Er war da und saß im Garten
Aus volkskundlicher Sicht ist ein vom Menschen veränderter Stein ein Dingsymbol und wichtiger Bedeutungsträger. Dessen alltägliche Gebräuchlichkeit ist umso bemerkenswerter (für uns Alltagsforscher), je selbstverständlicher und unhinterfragter er symbolisch benutzt wird.
Pfelders Findling transportiert auf dieser Ebene ein als logisch empfundenes Wiedererkennen unbewusst inkorporierter Bedeutungen aus Spruchweisheiten und Redewendungen, die ihren Ursprung in der Bibel, mittelalterlichen Folterpraktiken oder einfach in den geologischen Fakten haben: Pfelder hat einen Stein des(Denk-)Anstoßes installiert.
Im Kleinen Tiergarten, wo sich seit Jahrzehnten Menschen mit und ohne jener als „Migrationshintergrund“ bezeichneten Herkunft begegnen, steht
der grabsteinartige Granit fast klein, aber unverrückbar schwer gegenüber dem LAGeSo (Landesamt für Gesundheit und Soziales) – jenem Symbol verwaltungstechnischer Hilflosigkeit angesichts der Schieflage zwischen den zu erledigenden Formalitäten und der akuten Not der um Asyl bittenden Menschen.
Die – vom ältesten Steinmetzbetrieb Berlins – in jenen Findling gemeißelten 2 Wörter „Sorgen“, „Cares“ und „قلق“ erinnern uns ohne besondere Überlegung an die Phrase vom Stein, der auf dem Herzen liegt oder mit Glück vom Herzen fällt, ohne den Fuß zu treffen. Das türkische Märchen vom Geduldsstein, dem ein verzweifelt verliebtes Mädchen so lange die eigenen Sorgen anvertraut, bis dieser platzt, und der Prinz das Mädchen nur in letzter Sekunde retten kann, ist vermutlich unbekannter, aber trotzdem eine schöne Assoziation, für die ich Pfelder danke.
Pfelder ließ den Stein – die Weisheit „Den Stein, den man allein nicht heben kann, soll man liegen lassen“ ignorierend von der Balkanroute nach Moabit transportieren – nachdem er vor über 10.000 Jahren mit den Gletschern der Würm-Eiszeit aus den Alpen nach Mazedonien gekommen war.
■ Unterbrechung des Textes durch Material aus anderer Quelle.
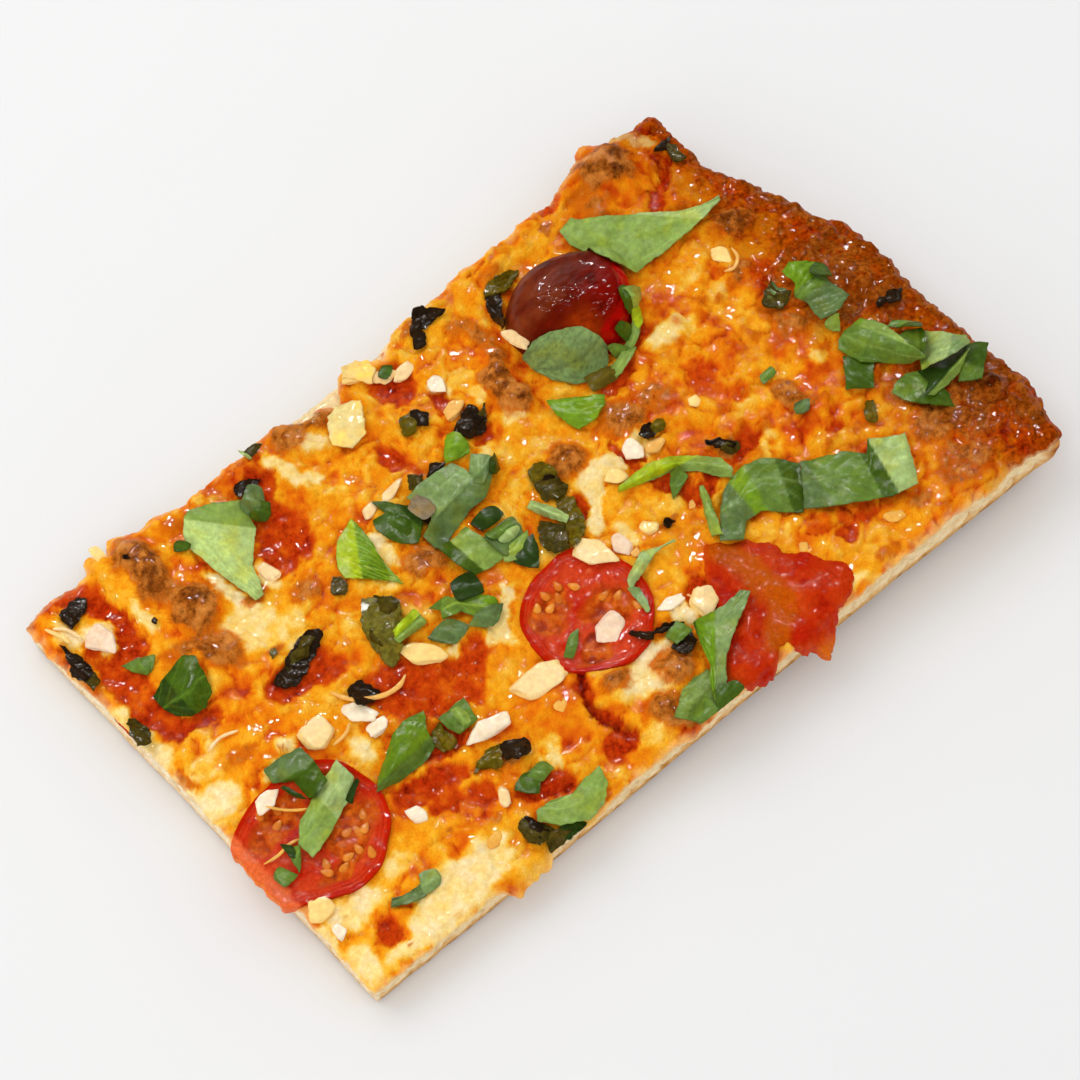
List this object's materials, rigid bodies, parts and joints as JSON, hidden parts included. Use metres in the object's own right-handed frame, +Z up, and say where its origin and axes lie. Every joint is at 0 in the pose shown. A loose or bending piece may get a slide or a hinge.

Ein Spiegel für die ängstlich-hasserfüllte Empfindung und Symbolisierung von Flüchtlingsströmen als Naturkatastrophe, aber eben auch und vielleicht wichtiger noch ein weiteres Spiel mit Assoziationen zu unserem Wissen und unseren Vorstellungen zu großen (Migrations)Bewegungen historisch und gegenwärtig.
Völlig unwissenschaftlich, aber dafür auch mit weniger Fremdworten, möchte ich nun noch etwas über den Findling aus meiner Sicht als begeisterte Betrachterin von Pfelders Kunst schreiben: Die in Pfelders Werk besonders berührende melancholisch-heitere Ebene empfinde ich im Findling außerordentlich stark. Ausgelöst hat er tausende von Gedanken zu Geröll und Endmoränen, zur Übersetzung von deutschen Wörtern wie Sorge, sich sorgen, besorgt sein, zu Wortspielen mit Flüchtling, Findling, Schmetterling, Riesling, zu Möglichkeiten, wie der Stein im Park Freude, Lächeln und Nachdenken schenken kann. Vor allem aber hat der Findling mich an ein altes Kinderbuch über einen Hund erinnert, sowohl dadurch, dass er einfach plötzlich im Kleinen Tiergarten stand, als wäre er schon immer da gewesen, als auch durch die Mischung aus Witz, Traurigkeit und Schönheit:
Er war da und saß im Garten. (He was There from the Day We Moved in.)